--- BEGIN DATA SEGMENT ---

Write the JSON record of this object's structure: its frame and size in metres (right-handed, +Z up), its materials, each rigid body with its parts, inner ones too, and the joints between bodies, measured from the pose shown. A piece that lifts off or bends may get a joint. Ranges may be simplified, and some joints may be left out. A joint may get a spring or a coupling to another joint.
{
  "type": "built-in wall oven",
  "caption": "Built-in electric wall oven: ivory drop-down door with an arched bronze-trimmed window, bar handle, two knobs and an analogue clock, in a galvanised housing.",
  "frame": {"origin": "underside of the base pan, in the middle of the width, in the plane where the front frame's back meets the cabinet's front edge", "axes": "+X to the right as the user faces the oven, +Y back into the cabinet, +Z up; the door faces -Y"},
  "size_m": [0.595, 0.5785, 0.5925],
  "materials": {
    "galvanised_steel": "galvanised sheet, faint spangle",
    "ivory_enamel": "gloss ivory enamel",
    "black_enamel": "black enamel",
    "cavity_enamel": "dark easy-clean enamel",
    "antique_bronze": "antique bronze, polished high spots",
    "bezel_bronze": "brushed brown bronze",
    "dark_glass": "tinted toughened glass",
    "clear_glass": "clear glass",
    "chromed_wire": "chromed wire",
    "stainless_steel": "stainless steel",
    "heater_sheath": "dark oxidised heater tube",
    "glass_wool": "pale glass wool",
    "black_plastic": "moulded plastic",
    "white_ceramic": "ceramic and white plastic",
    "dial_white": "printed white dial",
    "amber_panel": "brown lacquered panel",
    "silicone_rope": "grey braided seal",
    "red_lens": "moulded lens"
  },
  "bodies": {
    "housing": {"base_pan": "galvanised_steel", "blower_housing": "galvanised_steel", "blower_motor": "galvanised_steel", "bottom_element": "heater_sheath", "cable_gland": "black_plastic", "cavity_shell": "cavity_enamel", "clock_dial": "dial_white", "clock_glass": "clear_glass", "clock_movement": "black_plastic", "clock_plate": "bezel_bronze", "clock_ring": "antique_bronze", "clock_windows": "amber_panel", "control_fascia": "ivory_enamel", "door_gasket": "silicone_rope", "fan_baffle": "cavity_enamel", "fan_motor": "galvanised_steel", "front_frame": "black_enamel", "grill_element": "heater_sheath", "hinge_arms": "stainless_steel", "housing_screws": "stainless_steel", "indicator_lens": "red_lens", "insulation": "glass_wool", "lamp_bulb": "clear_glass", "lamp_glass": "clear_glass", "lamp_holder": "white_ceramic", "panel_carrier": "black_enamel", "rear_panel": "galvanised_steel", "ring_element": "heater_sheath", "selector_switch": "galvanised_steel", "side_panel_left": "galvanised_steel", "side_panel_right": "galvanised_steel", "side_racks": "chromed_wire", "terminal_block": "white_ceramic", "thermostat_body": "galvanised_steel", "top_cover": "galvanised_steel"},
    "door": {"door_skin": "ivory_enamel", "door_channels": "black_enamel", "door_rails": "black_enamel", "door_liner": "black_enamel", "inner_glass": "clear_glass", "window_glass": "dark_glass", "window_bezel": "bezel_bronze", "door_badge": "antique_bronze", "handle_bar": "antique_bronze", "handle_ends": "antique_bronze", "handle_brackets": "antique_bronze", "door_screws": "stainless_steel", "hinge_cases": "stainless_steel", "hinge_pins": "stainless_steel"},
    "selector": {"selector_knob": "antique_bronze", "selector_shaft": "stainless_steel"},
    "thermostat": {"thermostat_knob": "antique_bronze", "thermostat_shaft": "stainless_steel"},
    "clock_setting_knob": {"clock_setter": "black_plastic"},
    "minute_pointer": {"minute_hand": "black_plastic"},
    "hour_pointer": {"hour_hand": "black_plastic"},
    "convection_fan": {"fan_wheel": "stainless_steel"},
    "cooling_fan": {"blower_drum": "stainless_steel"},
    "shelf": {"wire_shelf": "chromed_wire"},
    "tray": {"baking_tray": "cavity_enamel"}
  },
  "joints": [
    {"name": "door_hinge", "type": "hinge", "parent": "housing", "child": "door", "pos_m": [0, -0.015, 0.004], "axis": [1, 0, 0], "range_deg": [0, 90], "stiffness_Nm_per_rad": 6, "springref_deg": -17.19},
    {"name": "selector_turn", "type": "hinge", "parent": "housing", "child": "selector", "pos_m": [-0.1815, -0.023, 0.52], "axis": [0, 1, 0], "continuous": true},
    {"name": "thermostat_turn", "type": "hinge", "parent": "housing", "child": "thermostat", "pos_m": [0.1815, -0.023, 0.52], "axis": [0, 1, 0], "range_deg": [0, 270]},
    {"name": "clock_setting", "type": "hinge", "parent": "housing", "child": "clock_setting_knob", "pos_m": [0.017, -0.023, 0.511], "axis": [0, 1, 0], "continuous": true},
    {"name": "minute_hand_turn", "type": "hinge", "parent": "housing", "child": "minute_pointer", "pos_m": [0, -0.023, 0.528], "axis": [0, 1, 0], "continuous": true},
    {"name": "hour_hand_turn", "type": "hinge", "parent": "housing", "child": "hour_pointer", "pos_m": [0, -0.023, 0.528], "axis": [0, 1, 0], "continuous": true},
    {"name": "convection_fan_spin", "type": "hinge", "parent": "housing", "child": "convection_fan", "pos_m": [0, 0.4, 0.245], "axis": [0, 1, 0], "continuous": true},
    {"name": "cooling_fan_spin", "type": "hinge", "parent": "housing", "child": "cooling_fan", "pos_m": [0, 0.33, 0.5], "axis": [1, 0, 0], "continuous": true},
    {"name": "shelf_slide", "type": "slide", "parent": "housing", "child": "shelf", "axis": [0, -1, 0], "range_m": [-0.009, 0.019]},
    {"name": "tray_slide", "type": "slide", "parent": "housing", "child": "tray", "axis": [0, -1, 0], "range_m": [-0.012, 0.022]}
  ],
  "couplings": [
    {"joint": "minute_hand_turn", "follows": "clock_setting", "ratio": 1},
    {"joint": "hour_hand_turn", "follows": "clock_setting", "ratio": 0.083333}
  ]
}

--- END DATA SEGMENT ---

--- GIVEN EXERCISE ---
Extract all of the material exactly as it is written.

--- THE COMPLETED TASK ---
Write the JSON record of this object's structure: its frame and size in metres (right-handed, +Z up), its materials, each rigid body with its parts, inner ones too, and the joints between bodies, measured from the pose shown. A piece that lifts off or bends may get a joint. Ranges may be simplified, and some joints may be left out. A joint may get a spring or a coupling to another joint.
{
  "type": "built-in wall oven",
  "caption": "Built-in electric wall oven: ivory drop-down door with an arched bronze-trimmed window, bar handle, two knobs and an analogue clock, in a galvanised housing.",
  "frame": {"origin": "underside of the base pan, in the middle of the width, in the plane where the front frame's back meets the cabinet's front edge", "axes": "+X to the right as the user faces the oven, +Y back into the cabinet, +Z up; the door faces -Y"},
  "size_m": [0.595, 0.5785, 0.5925],
  "materials": {
    "galvanised_steel": "galvanised sheet, faint spangle",
    "ivory_enamel": "gloss ivory enamel",
    "black_enamel": "black enamel",
    "cavity_enamel": "dark easy-clean enamel",
    "antique_bronze": "antique bronze, polished high spots",
    "bezel_bronze": "brushed brown bronze",
    "dark_glass": "tinted toughened glass",
    "clear_glass": "clear glass",
    "chromed_wire": "chromed wire",
    "stainless_steel": "stainless steel",
    "heater_sheath": "dark oxidised heater tube",
    "glass_wool": "pale glass wool",
    "black_plastic": "moulded plastic",
    "white_ceramic": "ceramic and white plastic",
    "dial_white": "printed white dial",
    "amber_panel": "brown lacquered panel",
    "silicone_rope": "grey braided seal",
    "red_lens": "moulded lens"
  },
  "bodies": {
    "housing": {"base_pan": "galvanised_steel", "blower_housing": "galvanised_steel", "blower_motor": "galvanised_steel", "bottom_element": "heater_sheath", "cable_gland": "black_plastic", "cavity_shell": "cavity_enamel", "clock_dial": "dial_white", "clock_glass": "clear_glass", "clock_movement": "black_plastic", "clock_plate": "bezel_bronze", "clock_ring": "antique_bronze", "clock_windows": "amber_panel", "control_fascia": "ivory_enamel", "door_gasket": "silicone_rope", "fan_baffle": "cavity_enamel", "fan_motor": "galvanised_steel", "front_frame": "black_enamel", "grill_element": "heater_sheath", "hinge_arms": "stainless_steel", "housing_screws": "stainless_steel", "indicator_lens": "red_lens", "insulation": "glass_wool", "lamp_bulb": "clear_glass", "lamp_glass": "clear_glass", "lamp_holder": "white_ceramic", "panel_carrier": "black_enamel", "rear_panel": "galvanised_steel", "ring_element": "heater_sheath", "selector_switch": "galvanised_steel", "side_panel_left": "galvanised_steel", "side_panel_right": "galvanised_steel", "side_racks": "chromed_wire", "terminal_block": "white_ceramic", "thermostat_body": "galvanised_steel", "top_cover": "galvanised_steel"},
    "door": {"door_skin": "ivory_enamel", "door_channels": "black_enamel", "door_rails": "black_enamel", "door_liner": "black_enamel", "inner_glass": "clear_glass", "window_glass": "dark_glass", "window_bezel": "bezel_bronze", "door_badge": "antique_bronze", "handle_bar": "antique_bronze", "handle_ends": "antique_bronze", "handle_brackets": "antique_bronze", "door_screws": "stainless_steel", "hinge_cases": "stainless_steel", "hinge_pins": "stainless_steel"},
    "selector": {"selector_knob": "antique_bronze", "selector_shaft": "stainless_steel"},
    "thermostat": {"thermostat_knob": "antique_bronze", "thermostat_shaft": "stainless_steel"},
    "clock_setting_knob": {"clock_setter": "black_plastic"},
    "minute_pointer": {"minute_hand": "black_plastic"},
    "hour_pointer": {"hour_hand": "black_plastic"},
    "convection_fan": {"fan_wheel": "stainless_steel"},
    "cooling_fan": {"blower_drum": "stainless_steel"},
    "shelf": {"wire_shelf": "chromed_wire"},
    "tray": {"baking_tray": "cavity_enamel"}
  },
  "joints": [
    {"name": "door_hinge", "type": "hinge", "parent": "housing", "child": "door", "pos_m": [0, -0.015, 0.004], "axis": [1, 0, 0], "range_deg": [0, 90], "stiffness_Nm_per_rad": 6, "springref_deg": -17.19},
    {"name": "selector_turn", "type": "hinge", "parent": "housing", "child": "selector", "pos_m": [-0.1815, -0.023, 0.52], "axis": [0, 1, 0], "continuous": true},
    {"name": "thermostat_turn", "type": "hinge", "parent": "housing", "child": "thermostat", "pos_m": [0.1815, -0.023, 0.52], "axis": [0, 1, 0], "range_deg": [0, 270]},
    {"name": "clock_setting", "type": "hinge", "parent": "housing", "child": "clock_setting_knob", "pos_m": [0.017, -0.023, 0.511], "axis": [0, 1, 0], "continuous": true},
    {"name": "minute_hand_turn", "type": "hinge", "parent": "housing", "child": "minute_pointer", "pos_m": [0, -0.023, 0.528], "axis": [0, 1, 0], "continuous": true},
    {"name": "hour_hand_turn", "type": "hinge", "parent": "housing", "child": "hour_pointer", "pos_m": [0, -0.023, 0.528], "axis": [0, 1, 0], "continuous": true},
    {"name": "convection_fan_spin", "type": "hinge", "parent": "housing", "child": "convection_fan", "pos_m": [0, 0.4, 0.245], "axis": [0, 1, 0], "continuous": true},
    {"name": "cooling_fan_spin", "type": "hinge", "parent": "housing", "child": "cooling_fan", "pos_m": [0, 0.33, 0.5], "axis": [1, 0, 0], "continuous": true},
    {"name": "shelf_slide", "type": "slide", "parent": "housing", "child": "shelf", "axis": [0, -1, 0], "range_m": [-0.009, 0.019]},
    {"name": "tray_slide", "type": "slide", "parent": "housing", "child": "tray", "axis": [0, -1, 0], "range_m": [-0.012, 0.022]}
  ],
  "couplings": [
    {"joint": "minute_hand_turn", "follows": "clock_setting", "ratio": 1},
    {"joint": "hour_hand_turn", "follows": "clock_setting", "ratio": 0.083333}
  ]
}